17.22 miles, 1:25. Maximum 25 mph, rating: 9
Gave in to Doris’ invitation, and escaped from gaol after breakfast of cereal and coffee. It was warmer this morning.
11:30 AM, Fallowfield
Today is cool and clear. We took the Colonel By bike path along the Rideau canal past Dow’s lake and Carleton university as far as the Hogs Back. The scenery was great, but the path is poorly paved. We crossed over and took Prince of Wales drive to Fallowfield road. We saw two hot air balloons, watched one of them from the time we left the hostel until it landed near us, near Woodroffe. Its chase truck passed us and turned off toward it. We passed Greenbank and the sign to the Nepean Sportsplex, which is now named after someone, I don’t recall who. Past Barrhaven. Tailwind got us to Doris’ before 9. Doris and Lars have a pretty house on a large lot in the suburbs. Drank coffee and chatted for an hour, phoned Sorin, unpacked.
Doris and Lars took us to the Pinhey estate, aka Horaceville, west on the Ottawa river. A lovely scene, with some of the estate buildings ruined, and others fixed up. One is a restaurant (actually a tea room) where we had lunch of beef stew and dumplings. From there to the wildlife art fair in Pakenham, where all four of us showed near complete miserliness. The stone bridge is said to be the only one of its kind in North America.
I eavesdropped on a discussion between some railroad enthusiasts. One was saying that it costs $25k to run their steam train on an excursion, including $18k for insurance. He sells out 550 seats at $55 each. That gives him $30k revenue, not too shabby.

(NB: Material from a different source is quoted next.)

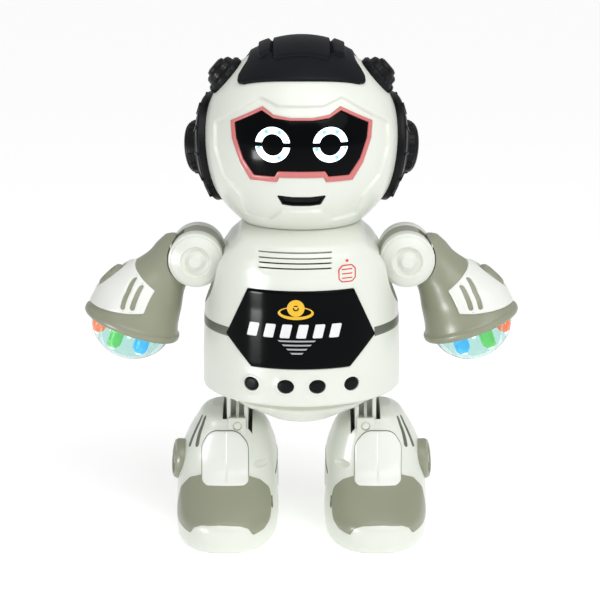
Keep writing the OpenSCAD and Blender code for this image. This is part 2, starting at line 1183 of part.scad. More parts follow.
torso_front_shell();
torso_rear_shell();
waist_band();
chest_panel();
hip_base();
speaker();
circuit_board();
battery_box();
batteries();
battery_door();
door_screw();
power_switch();
push_button(0);  // button_1
push_button(1);  // button_2
push_button(2);  // button_3
push_button(3);  // button_4
motor();
motor_pinion();
drive_gear();
gear_frame();
torso_screws();
neck_ring();
head_front_shell();
head_rear_shell();
visor_border();
visor();
eye_lights();
mouth_insert();
crown_cap();
ear_bases();
ear_hubs();
temple_knobs();
head_board();
head_spindle();
side(-1) shoulder_hub();  // shoulder_hub_l
side(1) shoulder_hub();  // shoulder_hub_r
side(-1) shoulder_front_cap();  // shoulder_front_l
side(1) shoulder_front_cap();  // shoulder_front_r
side(-1) shoulder_rear_cap();  // shoulder_rear_l
side(1) shoulder_rear_cap();  // shoulder_rear_r
side(-1) arm_shell();  // arm_shell_l
side(1) arm_shell();  // arm_shell_r
side(-1) arm_armour();  // arm_armour_l
side(1) arm_armour();  // arm_armour_r
side(-1) arm_lens();  // arm_lens_l
side(1) arm_lens();  // arm_lens_r
side(-1) arm_lights();  // arm_lights_l
side(1) arm_lights();  // arm_lights_r
side(-1) leg_strut();  // strut_l
side(1) leg_strut();  // strut_r
side(-1) boot_shell();  // boot_shell_l
side(1) boot_shell();  // boot_shell_r
side(-1) toe_cap();  // toe_cap_l
side(1) toe_cap();  // toe_cap_r
side(-1) shin_panel();  // shin_panel_l
side(1) shin_panel();  // shin_panel_r
side(-1) boot_badge();  // boot_badge_l
side(1) boot_badge();  // boot_badge_r
side(-1) sole();  // sole_l
side(1) sole();  // sole_r
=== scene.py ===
"""Visual model of the dancing toy robot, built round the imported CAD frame.

Sizes are in millimetres and become metres in the meshes. +Z is up and the face looks along -Y.
"""
import json
import math

import bmesh
import bpy
import numpy as np
from mathutils import Matrix, Vector
from mathutils.geometry import delaunay_2d_cdt


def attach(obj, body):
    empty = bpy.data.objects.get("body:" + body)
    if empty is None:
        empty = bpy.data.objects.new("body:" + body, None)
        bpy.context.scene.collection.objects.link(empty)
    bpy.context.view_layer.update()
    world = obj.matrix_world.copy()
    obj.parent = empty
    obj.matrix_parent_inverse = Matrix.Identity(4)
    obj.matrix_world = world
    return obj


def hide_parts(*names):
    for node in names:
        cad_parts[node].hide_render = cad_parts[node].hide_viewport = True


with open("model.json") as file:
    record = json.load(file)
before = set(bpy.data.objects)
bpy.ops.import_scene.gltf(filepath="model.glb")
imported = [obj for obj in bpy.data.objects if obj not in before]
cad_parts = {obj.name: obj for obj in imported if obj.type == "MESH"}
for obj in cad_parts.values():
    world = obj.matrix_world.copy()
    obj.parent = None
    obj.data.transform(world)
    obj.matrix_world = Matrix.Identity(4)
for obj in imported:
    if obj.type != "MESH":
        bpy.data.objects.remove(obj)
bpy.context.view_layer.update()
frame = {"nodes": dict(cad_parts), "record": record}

MM = 0.001

# driving sizes, as in the CAD source
HEAD_Z = 179.5
HEAD_R = 44.0
NECK_Z = 143.8
BASE_Z = 69.0
BODY_R = 45.0
PUCK = (47.0, 127.5)
PUCK_R = 12.3
MOUTH = (76.9, 95.8)
TILT = 19.7
BOOT_X = 34.0
LEG_X = 29.0
ANKLE_Z = 51.0
HIP_Z = 77.0
BUTTON_ANGLES = (-29.0, -8.8, 8.8, 29.0)
BUTTON_Z = 78.3
CUP_R = 21.5
SPEAKER_Z = (130.2, 132.4, 134.6, 136.9)

# sizes of the visual model alone: height of a button to its width, and depth of a lens dome
BUTTON_FLAT = 0.84
DOME = 16.4

# millimetres of surface coordinate to a radian, on the bell and on the boot
BELL_ARC = 20
BOOT_ARC = 23

# least distance of a grid point from an outline
EDGE_GAP = 0.22

# the head ball's equator in surface coordinates, and (inset, height) from the foot of its shell up
HEAD_RIM = HEAD_R * math.pi / 2 - 0.1
HEAD_EDGE = [(0, -2), (0, -0.2), (0.06, -0.06), (0.2, 0)]


# ---------------------------------------------------------------- materials

def node(tree, kind, place=(0, 0), **inputs):
    made = tree.nodes.new(kind)
    made.location = place
    for key, value in inputs.items():
        made.inputs[key.replace("_", " ")].default_value = value
    return made


def plastic(name, colour, dark=0.93, rough=(0.28, 0.38), grain=260.0, bump=0.02, **sockets):
    """Moulded plastic: a slight cloud in the colour, uneven gloss and a fine grain."""
    material = bpy.data.materials.new(name)
    material.use_nodes = True
    tree = material.node_tree
    shader = tree.nodes["Principled BSDF"]
    where = node(tree, "ShaderNodeTexCoord", (-900, 0))
    cloud = node(tree, "ShaderNodeTexNoise", (-700, 200), Scale=38.0, Detail=3.0)
    mix = node(tree, "ShaderNodeMix", (-300, 200))
    mix.data_type = "RGBA"
    mix.inputs["A"].default_value = (*[c * dark for c in colour], 1)
    mix.inputs["B"].default_value = (*colour, 1)
    gloss = node(tree, "ShaderNodeTexNoise", (-700, -50), Scale=90.0, Detail=4.0)
    spread = node(tree, "ShaderNodeMapRange", (-300, -50))
    spread.inputs["To Min"].default_value = rough[0]
    spread.inputs["To Max"].default_value = rough[1]
    fine = node(tree, "ShaderNodeTexNoise", (-700, -300), Scale=grain * 10, Detail=2.0)
    relief = node(tree, "ShaderNodeBump", (-300, -300), Strength=bump, Distance=0.0002)
    link = tree.links.new
    for texture in (cloud, gloss, fine):
        link(where.outputs["Object"], texture.inputs["Vector"])
    link(cloud.outputs["Fac"], mix.inputs["Factor"])
    link(mix.outputs["Result"], shader.inputs["Base Color"])
    link(gloss.outputs["Fac"], spread.inputs["Value"])
    link(spread.outputs["Result"], shader.inputs["Roughness"])
    link(fine.outputs["Fac"], relief.inputs["Height"])
    link(relief.outputs["Normal"], shader.inputs["Normal"])
    for key, value in sockets.items():
        shader.inputs[key.replace("_", " ")].default_value = value
    return material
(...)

Doris and Lars dropped us off at Sorin’s apartment in a high-rise near Lincoln Fields. We drank espresso and ate cake to help celebrate his 45th birthday. Eugene and Dorcas came over to visit us back in Fallowfield at 6. They waxed so enthusiastic over the garden that they ended up taking home lots of produce. We went with them to Emilio’s Italian restaurant and discussed their China trip from last April.